Vu la procédure suivante :

Procédure contentieuse antérieure :

La société en nom collectif (SNC) Aoste a demandé au tribunal administratif de Montreuil de prononcer la décharge, en droits et pénalités, des rappels de cotisation sur la valeur ajoutée des entreprises (CVAE), de taxe additionnelle à cette cotisation et des frais de gestion correspondants, mis à sa charge au titre des années 2015 et 2016, et de mettre à la charge de l'Etat une somme de 3 000 euros en application de l'article L. 761-1 du code de justice administrative.

Par un jugement n° 2110116 du 26 octobre 2023, le tribunal administratif de Montreuil a rejeté sa demande.

Procédure devant la Cour :

Par une requête et un mémoire, enregistrés les 22 décembre 2023 et 25 janvier 2024, la SNC Aoste, représentée par Me Bravard, avocat, demande à la Cour :

1°) de réformer le jugement n° 2110116 du 26 octobre 2023 du tribunal administratif de Montreuil ;

2°) d'annuler la décision du 31 mars 2021 rejetant sa réclamation contentieuse du 30 décembre 2020 ;

3°) de la décharger, en droits et intérêts de retard, des rappels de cotisation sur la valeur ajoutée des entreprises (CVAE), de taxe additionnelle à cette cotisation et des frais de gestion correspondants, mis à sa charge au titre des années 2015 et 2016, au titre de la réintégration dans le calcul de la valeur ajoutée des sommes mises à sa charge par ses clients ;

4°) de mettre à la charge de l'Etat une somme de 5 000 euros en application de l'article L. 761-1 du code de justice administrative ainsi que les entiers dépens.

Elle soutient que :

- les premiers juges ont entaché leur jugement d'erreur de droit ;

- les sommes qu'elle a portées au débit du compte n° 709 " rabais, remises, ristournes ", et s'élevant à 941 598 euros en 2015 et 767 370 euros en 2016, correspondent à des pénalités de retard prévues par ses clients, les centrales d'achat des groupes de la grande distribution, inhérentes à son activité courante et non liées à un événement majeur et inhabituel ; elles doivent donc être classées en charges d'exploitation et non en charges exceptionnelles dans le compte d'exploitation, réservées par la société aux charges hors contrat, et ce en conformité avec le principe fixé par l'article

R. 123-192 du code de commerce et l'article 513-2 du plan comptable général, et être ainsi exclues de la base de calcul de la CVAE ; le classement des comptes du plan comptable général n'est pas intangible et doit être apprécié au regard du modèle économique de l'entreprise, qui permet en l'espèce de justifier du caractère récurrent des charges en cause selon la jurisprudence du Conseil d'Etat ; c'est donc à tort que l'administration fiscale les a requalifiées en pénalités sur marchés et les a rattachées au compte 6711, compte de charges exceptionnelles, du plan comptable général et par suite réintégrées dans cette base de calcul en application de l'article 1586 sexies du code général des impôts qui n'en exclut que les charges de gestion courante ;

- il convient de se référer à cet égard d'une part à la recommandation ANC 2013-03 du 7 novembre 2013 de l'autorité des normes comptables (ANC) selon laquelle le résultat opérationnel n'est composé qu'en fonction d'événements majeurs et ne comprend que des produits et des charges peu nombreux, inhabituels, significatifs, anormaux et peu fréquents, d'autre part à un document émis par l'ANC le 18 mai 2020 selon lequel, pour la mise en application de l'article R. 123-92 du code de commerce, " Le plan comptable général n'apporte pas de précision dans sa version actuelle sur la notion de résultat exceptionnel ou de résultat courant.

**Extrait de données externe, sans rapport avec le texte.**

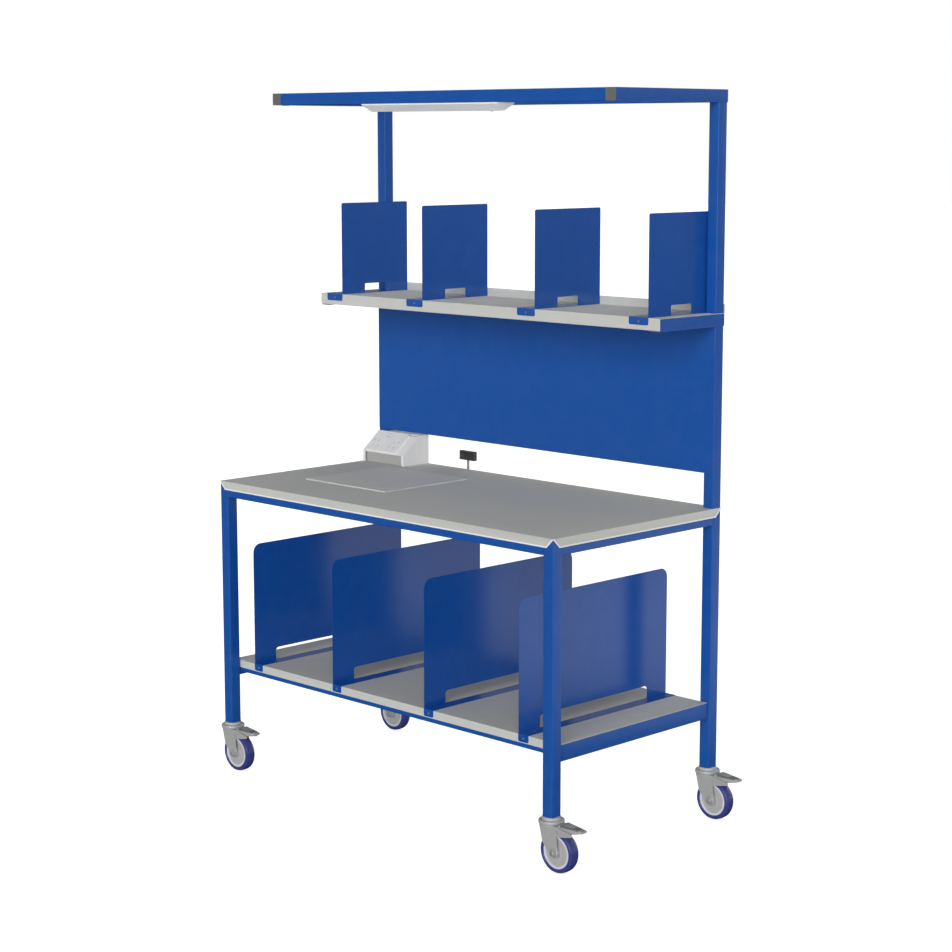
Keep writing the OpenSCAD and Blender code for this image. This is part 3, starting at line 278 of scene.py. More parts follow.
def place_group(tree: NodeTree, group: NodeTree, **values: object) -> Node:
    """Place a group in a material and feed or set its inputs, named with _ for a space."""
    node = add(tree, "ShaderNodeGroup", node_tree=group)
    for label, value in values.items():
        shown = (*value, 1.0) if isinstance(value, tuple) else value
        feed(tree, [node.inputs[label.replace("_", " ")]], [shown])
    return node


def start_material(name: str, **shader: object) -> Material:
    """Start a material on a Principled shader whose constant inputs are given by name."""
    material = bpy.data.materials.new(name)
    material.use_nodes = True
    principled = material.node_tree.nodes["Principled BSDF"]
    for label, value in shader.items():
        principled.inputs[label.replace("_", " ")].default_value = value
    return material


@dataclass(frozen=True)
class Finish:
    """What all finishes share: handling over a colour, and bumps.

    Attributes:
        name: The material's name.
        colour: Its colour.
        roughness: How matt it is.
        dust: How much dust lies on its upper faces.
        smudge: How much handling varies its roughness.
    """

    name: str
    colour: Colour
    roughness: float = 0.4
    dust: float = 0.04
    smudge: float = 0.03

    def complete(self, material: Material, groups: ShaderGroups, colour: object,
                 height: NodeSocket, strength: float, distance: float) -> Material:
        """Feed the handled colour and roughness, and bumps, into the material's shader.

        Args:
            material: The material.
            groups: The shared groups.
            colour: The colour before handling, a socket or a value.
            height: The height of the bumps.
            strength: The strength of the bumps.
            distance: The depth of the bumps.

        Returns:
            The material.
        """
        tree = material.node_tree
        handling = place_group(tree, groups.handling, Base_Colour=colour, Dust=self.dust,
                               Roughness=self.roughness, Smudge=self.smudge).outputs
        bump = add(tree, "ShaderNodeBump", Strength=strength, Distance=distance)
        tree.links.new(height, bump.inputs["Height"])
        shader = tree.nodes["Principled BSDF"].inputs
        feed(tree, (shader["Base Color"], shader["Roughness"], shader["Normal"]),
             (handling["Colour"], handling["Roughness"], bump.outputs["Normal"]))
        return material


@dataclass(frozen=True)
class PowderCoat(Finish):
    """Sprayed and baked paint on steel, with a fine orange peel.

    Attributes:
        worn: The colour of its worn edges.
        wear: How far the edges have worn.
        peel: The strength of the orange peel.
        gloss: How strongly the paint reflects, half for a plain varnish.
    """

    roughness: float = 0.34
    worn: Colour = (0.55, 0.6, 0.7)
    wear: float = 0.12
    peel: float = 0.02
    gloss: float = 0.5

    def make(self, groups: ShaderGroups) -> Material:
        """Build the material."""
        material = start_material(self.name, Specular_IOR_Level=self.gloss)
        tree = material.node_tree
        edges = place_group(tree, groups.edges, Paint_Colour=self.colour, Worn_Colour=self.worn,
                            Amount=self.wear)
        peel = place_group(tree, groups.peel, Fine=0.4, Coarse=0.6)
        return self.complete(material, groups, edges.outputs["Colour"], peel.outputs["Height"],
                             self.peel, PEEL_DEPTH)


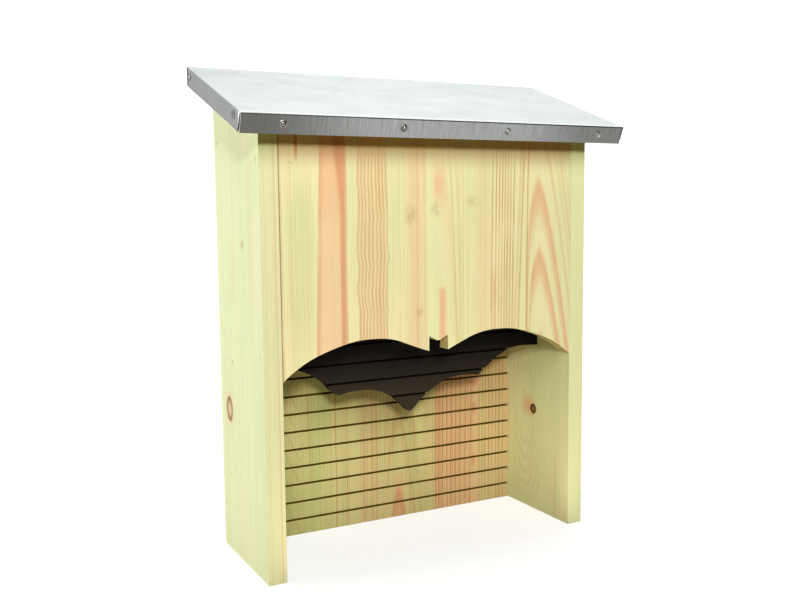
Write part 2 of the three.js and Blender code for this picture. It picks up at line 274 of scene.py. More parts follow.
def surfaceWay(tree, name="True Normal"):
    return parts(Wire(addNode(tree, "NewGeometry").outputs[name]))


def startGroup(name, inputs, *outputs):
    # Place is in millimetres: across the grain, through the board, along the grain; the rest are values
    tree = bpy.data.node_groups.new(name, "ShaderNodeTree")
    for label, value in {"Place": (0, 0, 0), **inputs}.items():
        kind = "NodeSocketVector" if label == "Place" else "NodeSocketFloat"
        tree.interface.new_socket(name=label, in_out="INPUT", socket_type=kind).default_value = value
    for label in outputs:
        kind = "NodeSocketVector" if label == "Place" else "NodeSocketFloat"
        tree.interface.new_socket(name=label, in_out="OUTPUT", socket_type=kind)
    given = {socket.name: Wire(socket) for socket in tree.nodes.new("NodeGroupInput").outputs}
    return tree, given, tree.nodes.new("NodeGroupOutput").inputs


def useGroup(group, place, **values):
    made = place.tree.nodes.new("ShaderNodeGroup")
    made.node_tree = group
    feed(made.inputs["Place"], place)
    for name, value in values.items():
        feed(made.inputs[name], value)
    return {socket.name: Wire(socket) for socket in made.outputs}


def shade(red, green, blue):
    # an sRGB colour as scene-linear
    def linear(c):
        c = c / 255
        return c / 12.92 if c <= 0.04045 else ((c + 0.055) / 1.055) ** 2.4
    return (linear(red), linear(green), linear(blue), 1.0)


# lights and background

studio = {
    "key": {"place": (-0.72, -1.7, 0.88), "aim": (0.05, 0, 0.2), "size": (0.22, 0.22), "power": 16.3},
    "leftFill": {"place": (-1.65, 0.8, 0.5), "aim": (-0.2, 0, 0.25), "size": (1.4, 1.8), "power": 28},
    "rightFill": {"place": (1.7, 0.5, 0.35), "aim": (0.2, 0, 0.25), "size": (1.2, 0.7), "power": 10},
    "frontSoft": {"place": (-0.15, -1.5, 1.37), "aim": (0, 0, 0.3), "size": (1.3, 1.0), "power": 21},
    "floorGlow": {"place": (0, -0.12, 0.004), "aim": (0, -0.12, 1), "size": (0.3, 0.1), "power": 0.21,
                  "tone": (1, 0.95, 0.8), "mirrored": False},
    "overhead": {"place": (0.7, 0.5, 1.9), "aim": (0.1, 0, 0.3), "size": (1.8, 1.8), "power": 9.5},
    "rear": {"place": (0.4, 1.9, 0.4), "aim": (0, 0, 0.25), "size": (1.8, 0.7), "power": 11,
             "mirrored": False},
}
studioTones = {"seen": (1, 1, 1, 1), "behind": (1, 1, 1, 1), "before": (0.1, 0.1, 0.1, 1),
               "air": (0.015, 0.009, 0.002, 1), "floorSeen": (1, 1, 1, 1),
               "floorGiven": (0.34, 0.26, 0.11, 1)}


def makeLight(name, place, aim, size, power, tone=(1, 1, 1), mirrored=True):
    data = bpy.data.lights.new(name, "AREA")
    data.shape = "RECTANGLE"
    data.size, data.size_y = size
    data.energy = power
    data.color = tone
    lamp = bpy.data.objects.new(name, data)
    lamp.location = place
    lamp.rotation_euler = (Vector(aim) - Vector(place)).to_track_quat("-Z", "Y").to_euler()
    lamp.visible_camera = False
    lamp.visible_glossy = mirrored
    scene.collection.objects.link(lamp)


def makeBackground():
    # white to look at; in the metal it is white behind the box, dark before it; as light it is dim and warm
    world = bpy.data.worlds.new("studio")
    scene.world = world
    world.use_nodes = True
    tree = world.node_tree
    path = addNode(tree, "LightPath").outputs
    x, y, z = parts(Wire(addNode(tree, "TexCoord").outputs["Generated"]))
    bright = maths("MAXIMUM", remap(y, -0.35, 0.25), remap(z, 0.02, -0.1, 0.0, 0.8))
    mirrored = blend(bright, studioTones["before"], studioTones["behind"])
    colour = blend(Wire(path["Is Glossy Ray"]), studioTones["air"], mirrored)
    colour = blend(Wire(path["Is Camera Ray"]), colour, studioTones["seen"])
    feed(tree.nodes["Background"].inputs["Color"], colour)


for lampName, lamp in studio.items():
    makeLight(lampName, **lamp)
makeBackground()
scene.view_settings.view_transform = "Standard"
scene.view_settings.look = "Medium High Contrast"
print("lights:", len(studio))


# shared shader groups

def makeWander():
    # moves places a little across the grain, more or less as one goes along it
    tree, given, taken = startGroup("Grain wander", {"Sideways": 1.0, "Length": 80.0, "Seed": 0.0}, "Place")
    x, y, z = parts(given["Place"])
    spot = joined(x * 0.014, y * 0.02, z / given["Length"] + given["Seed"])
    push = (noiseAt(spot, 1.0, 2.5) - 0.5) * 2.0 * given["Sideways"]
    feed(taken["Place"], vectorMaths("ADD", given["Place"], joined(push)))
    return tree


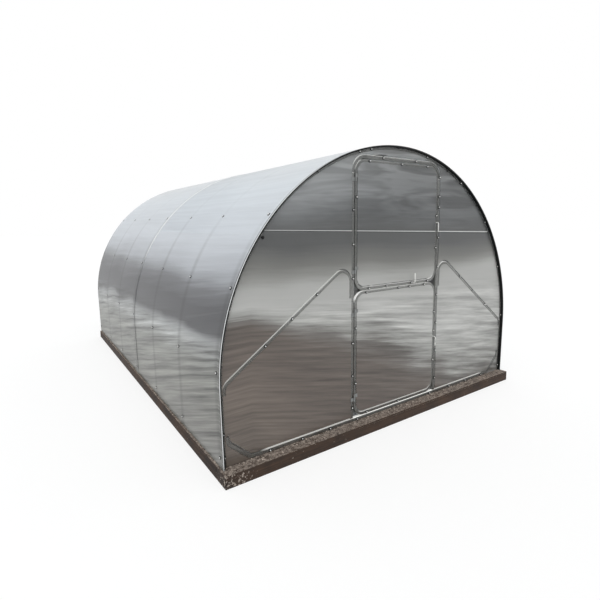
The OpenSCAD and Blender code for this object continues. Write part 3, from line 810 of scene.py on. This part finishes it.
class GREENHOUSE_OT_screws(bpy.types.Operator):
    """Self-drilling screws with rubber washers, on the walls, the leaves and the roof"""
    bl_idname = "greenhouse.screws"
    bl_label = "Screws"

    def execute(self, context):
        settings = context.scene.greenhouse_fastener
        washer = disc("washer", 20, settings.washer_radius, WASHER_HEIGHT, 0.0)
        paint(washer, rubber())
        head = disc("head", 6, settings.head_radius, settings.head_height, WASHER_HEIGHT)
        paint(head, plated_steel("zinc_plated_screw", colour("#fafaf8"), 0.1, 0.3))
        select_only(washer, head)
        bpy.ops.object.join()
        screw = washer

        turns = [math.radians(turn) for turn in ARCH_SCREWS]
        round_arch = [
            (ARCH_RADIUS * math.cos(turn), ARCH_CENTRE + ARCH_RADIUS * math.sin(turn)) for turn in turns
        ]
        walls = round_arch + FRONT_SCREWS
        self.drive(screw, "front_wall_screws", "house",
                   [((x, FRONT_FACE, z), (0, -1, 0)) for x, z in walls])
        self.drive(screw, "back_wall_screws", "house",
                   [((x, BACK_FACE, z), (0, 1, 0)) for x, z in walls if abs(x) > BACK_SCREWS_FROM])
        for leaf, places in LEAF_SCREWS.items():
            self.drive(screw, f"{leaf}_screws", leaf, [((x, FRONT_FACE, z), (0, -1, 0)) for x, z in places])

        roof = []
        for i, y in enumerate(ARCH_PLACES):
            radius = ROOF_RADIUS + (LAP_RISE if i == len(ARCHES) // 2 else 0.0)
            for turn in ROOF_SCREWS:
                out = Vector((math.cos(math.radians(turn)), 0, math.sin(math.radians(turn))))
                roof.append((out * radius + Vector((0, y, ARCH_CENTRE)), out))
            for side in (-1, 1):
                out = Vector((side * math.cos(LEG_LEAN), 0, -math.sin(LEG_LEAN)))
                foot = Vector((side * -math.sin(LEG_LEAN), 0, -math.cos(LEG_LEAN))) * LEG_SCREW_DROP
                roof.append((out * radius + foot + Vector((0, y, ARCH_CENTRE)), out))
        self.drive(screw, "roof_screws", "house", roof, settings.roof_share)
        bpy.data.objects.remove(screw)
        return {"FINISHED"}

    @staticmethod
    def drive(screw, name, body, places, share=1.0):
        """One piece of screws, at this share of their size, at each (point, outward direction)."""
        copies = []
        for point, out in places:
            made = bpy.data.objects.new(name, screw.data.copy())
            bpy.context.scene.collection.objects.link(made)
            made.data.transform(facing(point, out) @ Matrix.Scale(share, 4))
            copies.append(made)
        select_only(*copies)
        bpy.ops.object.join()
        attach(copies[0], body)


class GREENHOUSE_OT_timber(bpy.types.Operator):
    """The four beams of the base, with worn edges"""
    bl_idname = "greenhouse.timber"
    bl_label = "Timber base"

    def execute(self, context):
        settings = context.scene.greenhouse_timber
        finishes = {axis: timber_finish(f"weathered_softwood_{axis.lower()}", axis) for axis in "XY"}
        for name, axis in (("base_front", "X"), ("base_back", "X"), ("base_left", "Y"), ("base_right", "Y")):
            piece = merged_copy(name, f"{name}_beam")
            round_edges(piece, settings.edge_wear, 3)
            if name == "base_front":
                self.split(piece, settings.edge_wear)
            paint(piece, finishes[axis])
            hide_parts(name)
            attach(piece, "house")
        return {"FINISHED"}

    @staticmethod
    def split(beam, depth):
        """A drying crack along the right half of the front beam, just under its top edge."""
        chance = random.Random(4)
        low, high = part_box("base_front")
        end = high[0] - 0.01
        bpy.ops.object.select_all(action="DESELECT")
        bpy.ops.mesh.primitive_cube_add(size=1)
        cutter = bpy.context.object
        bpy.ops.object.mode_set(mode="EDIT")
        bpy.ops.mesh.subdivide(number_cuts=40)
        bpy.ops.object.mode_set(mode="OBJECT")
        cutter.data.transform(Matrix.Translation(((CRACK_START + end) / 2, low[1], high[2] - CRACK_DROP))
                              @ Matrix.Diagonal((end - CRACK_START, 2 * depth, CRACK_HEIGHT, 1)))
        drops = {}
        for vertex in cutter.data.vertices:
            vertex.co.z += drops.setdefault(
                round(vertex.co.x, 3), chance.uniform(-CRACK_WANDER, CRACK_WANDER))
        cut(beam, cutter, "DIFFERENCE")
        bpy.data.objects.remove(cutter)


class GREENHOUSE_OT_mortar(bpy.types.Operator):
    """Crumbs of dried mortar on the ledges of the base"""
    bl_idname = "greenhouse.mortar"
    bl_label = "Mortar crumbs"

    def execute(self, context):
        settings = context.scene.greenhouse_timber
        chance = random.Random(11)
        bpy.ops.object.select_all(action="DESELECT")
        bpy.ops.mesh.primitive_ico_sphere_add(subdivisions=1, radius=1)
        crumb = context.object
        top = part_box("base_front")[1][2]
        copies = []
        for i in range(settings.crumb_count):
            # a radius of 1.4 to 7.6 mm; most crumbs are small and lie close to the wall
            size = 0.0014 + 0.0062 * chance.random() ** 2.2
            across = chance.uniform(0.003, 0.078) * chance.random() ** 0.5
            # one in five lies on the narrow ledge of the left beam
            if i % 5:
                place = (chance.uniform(-1.49, 1.49), FRONT_FACE - across, top + size * 0.3)
            else:
                place = (-1.4925 - across * 0.12, chance.uniform(-2.0, 2.0), top + size * 0.3)
            made = bpy.data.objects.new("mortar_crumbs", crumb.data.copy())
            context.scene.collection.objects.link(made)
            stretch = [size * chance.uniform(0.6, 1.3) for _ in range(2)]
            stretch += [size * chance.uniform(0.4, 0.8), 1]
            turn = Matrix.Rotation(chance.uniform(0, 6.28), 4, "Z")
            made.data.transform(Matrix.Translation(place) @ turn @ Matrix.Diagonal(stretch))
            copies.append(made)
        select_only(*copies)
        bpy.ops.object.join()
        bpy.data.objects.remove(crumb)
        paint(copies[0], mortar_finish())
        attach(copies[0], "house")
        return {"FINISHED"}


class GREENHOUSE_OT_stage(bpy.types.Operator):
    """Pale floor, soft light and the camera"""
    bl_idname = "greenhouse.stage"
    bl_label = "Stage, light and camera"

    def execute(self, context):
        settings = context.scene.greenhouse_stage
        context.scene.view_settings.view_transform = "Standard"
        self.set_camera(context.scene, settings)
        self.lay_floor(context, settings)
        self.light(context.scene, settings)
        return {"FINISHED"}

    @staticmethod
    def set_camera(scene, settings):
        """The camera at its place, turned by yaw, pitch and roll."""
        camera = bpy.data.cameras.new("camera")
        camera.lens = settings.lens
        camera.sensor_width = 36.0
        camera.shift_x, camera.shift_y = settings.lens_shift
        camera.clip_end = 200.0
        seat = bpy.data.objects.new("camera", camera)
        scene.collection.objects.link(seat)
        yaw, pitch = settings.camera_yaw, settings.camera_pitch
        forward = Vector((
            math.sin(yaw) * math.cos(pitch), math.cos(yaw) * math.cos(pitch), math.sin(pitch)))
        roll = Quaternion((0, 0, 1), settings.camera_roll)
        seat.rotation_mode = "QUATERNION"
        seat.rotation_quaternion = forward.to_track_quat("-Z", "Y") @ roll
        seat.location = settings.camera_place
        scene.camera = seat

    def lay_floor(self, context, settings):
        """A wide matt floor with a share of plain white, which stops 60 mm inside the house's outline."""
        bpy.ops.object.select_all(action="DESELECT")
        bpy.ops.mesh.primitive_plane_add(size=120.0, location=(0, 0, 0))
        floor = context.object
        floor.name = "studio_floor"
        made, tree = new_material("pale_studio_floor")
        matt = node(tree, "BsdfDiffuse", {"Color": settings.floor_tone})
        # a little over white, so that the far floor meets the background without a line
        white = node(tree, "Emission", {"Color": (1, 1, 1, 1), "Strength": 1.1})
        place = node(tree, "TexCoord").outputs["Object"]
        place = node(tree, "VectorMath", {0: place}, operation="ABSOLUTE")
        axes = node(tree, "SeparateXYZ", {0: place})
        past_x, past_y = [
            node(tree, "Math", {0: axes.outputs[axis], 1: half - 0.06}, operation="GREATER_THAN")
            for axis, half in zip("XY", cad_box[1])
        ]
        outside = node(tree, "Math", {0: past_x, 1: past_y}, operation="MAXIMUM")
        share = node(tree, "Math", {0: self.seen_rays(tree), 1: outside}, operation="MULTIPLY")
        share = node(tree, "Math", {0: share, 1: settings.floor_white}, operation="MULTIPLY")
        shader = node(tree, "MixShader", {0: share, 1: matt, 2: white})
        node(tree, "OutputMaterial", {"Surface": shader})
        paint(floor, made)

    def light(self, scene, settings):
        """Even light from all sides in front of a white background, and a wide soft sun."""
        world = bpy.data.worlds.new("studio")
        world.use_nodes = True
        tree = world.node_tree
        tree.nodes.clear()
        sky = node(tree, "Background", {"Color": (0.97, 0.985, 1.0, 1.0), "Strength": settings.sky_strength})
        white = node(tree, "Background", {"Color": (1, 1, 1, 1), "Strength": 1.0})
        shader = node(tree, "MixShader", {0: self.seen_rays(tree), 1: sky, 2: white})
        node(tree, "OutputWorld", {"Surface": shader})
        scene.world = world

        sun = bpy.data.lights.new("sky_sun", "SUN")
        sun.energy = settings.sun_strength
        sun.angle = settings.sun_size
        seat = bpy.data.objects.new("sky_sun", sun)
        seat.rotation_euler = (math.radians(38), 0, math.radians(-35))
        scene.collection.objects.link(seat)

    @staticmethod
    def seen_rays(tree):
        """One where a ray comes from the camera, a reflection or a see-through surface."""
        path = node(tree, "LightPath")
        seen = node(tree, "Math", {
            0: path.outputs["Is Camera Ray"], 1: path.outputs["Is Glossy Ray"]}, operation="MAXIMUM")
        return node(tree, "Math", {0: seen, 1: path.outputs["Is Transmission Ray"]}, operation="MAXIMUM")


OPERATORS = (
    GREENHOUSE_OT_stage, GREENHOUSE_OT_steel, GREENHOUSE_OT_wall_sheets, GREENHOUSE_OT_roof_sheets,
    GREENHOUSE_OT_shade_strip, GREENHOUSE_OT_timber, GREENHOUSE_OT_mortar, GREENHOUSE_OT_screws,
)


class GREENHOUSE_PT_panel(bpy.types.Panel):
    """Lists the steps that dress the greenhouse."""
    bl_idname = "GREENHOUSE_PT_panel"
    bl_label = "Greenhouse"
    bl_space_type = "VIEW_3D"
    bl_region_type = "UI"
    bl_category = "Greenhouse"

    def draw(self, context):
        for operator in OPERATORS:
            self.layout.operator(operator.bl_idname)


SETTINGS = {
    "greenhouse_sheet": GreenhouseSheetSettings,
    "greenhouse_steel": GreenhouseSteelSettings,
    "greenhouse_fastener": GreenhouseFastenerSettings,
    "greenhouse_timber": GreenhouseTimberSettings,
    "greenhouse_stage": GreenhouseStageSettings,
}


def register():
    for made in (*SETTINGS.values(), *OPERATORS, GREENHOUSE_PT_panel):
        bpy.utils.register_class(made)
    for name, made in SETTINGS.items():
        setattr(bpy.types.Scene, name, PointerProperty(type=made))


def unregister():
    for name in SETTINGS:
        delattr(bpy.types.Scene, name)
    for made in reversed((*SETTINGS.values(), *OPERATORS, GREENHOUSE_PT_panel)):
        bpy.utils.unregister_class(made)


def main():
    register()
    for operator in OPERATORS:
        group, name = operator.bl_idname.split(".")
        getattr(getattr(bpy.ops, group), name)()


if __name__ == "__main__":
    main()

Le classement des produits et charges exceptionnels dépend actuellement, de leur nature, selon le plan des comptes. En interprétant l'article R. 123-192 mentionné, il est possible d'inscrire en résultat exceptionnel des produits et charges qui sont par nature classés en exploitation ", et enfin à la position prise par la compagnie des commissaires aux comptes en 1989 puis dans son bulletin n° 166 de juin 2012 EC 2012-09 rappelant la possibilité d'interpréter la liste des comptes du plan comptable général. Par ailleurs, même si ces dispositions ne sont pas rétroactives, le projet de règlement n° 2022-06 de l'ANC modifiant le plan comptable général prévoit de définir le résultat exceptionnel comme ne se rapportant qu'aux événements majeurs et inhabituels et de supprimer le compte de charges exceptionnelles 6711 afin de comptabiliser les pénalités de marché dans un compte de charges de gestion courante 6581.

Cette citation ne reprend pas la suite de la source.